Plans are underway to completely rebuild the Metro Center on Pacific Avenue in downtown Santa Cruz. (Dan Coyro -- Santa Cruz Sentinel)The question of how far people will walk to reach a transit stop has a pretty significant impact on the shape of cities. American urban planners conventionally draw that line at about a half-mile. Some guidelines pull it back to a quarter-mile, while others adjust the distance for bus stops (typically a quarter-mile) and train stations (typically a half-mile), but the consensus holds that no one makes it farther than half a mile that on foot.

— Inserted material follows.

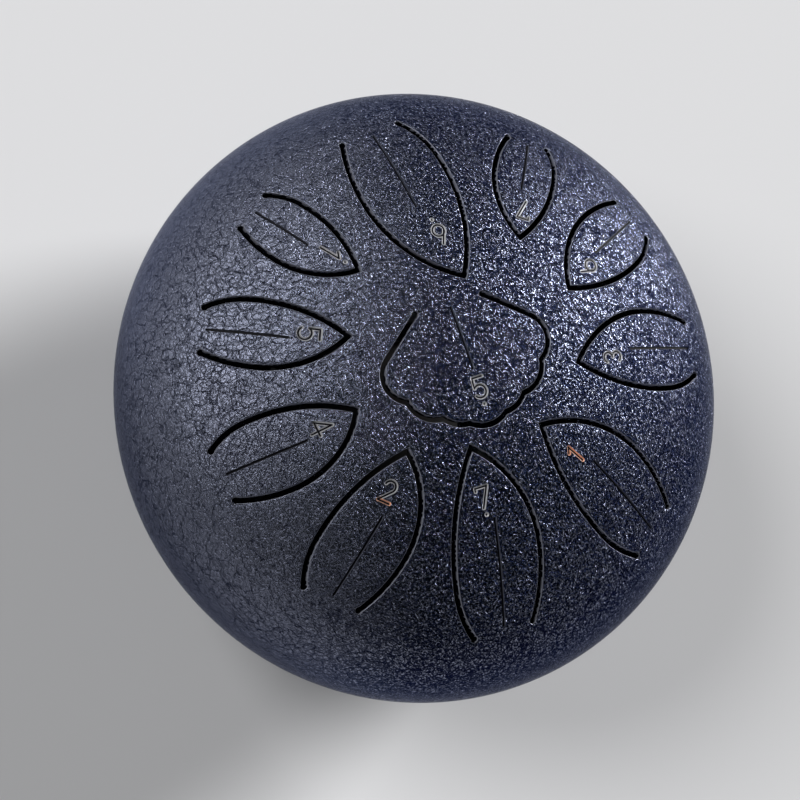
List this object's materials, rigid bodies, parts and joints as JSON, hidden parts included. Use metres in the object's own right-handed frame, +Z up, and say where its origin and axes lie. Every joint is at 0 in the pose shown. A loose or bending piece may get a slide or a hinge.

The impact of this thinking can be seen clearly in the planning rules a city creates for its transit-oriented development. Take two recent examples: Denver just started a fund to help finance properties built within a half-mile of light rail and a quarter-mile of good bus stops, and the town of Mamaroneck in metro New York just zoned for TOD within a quarter-mile of its commuter rail station. Even as such guidelines encourage urban growth, they also establish a hard edge for it.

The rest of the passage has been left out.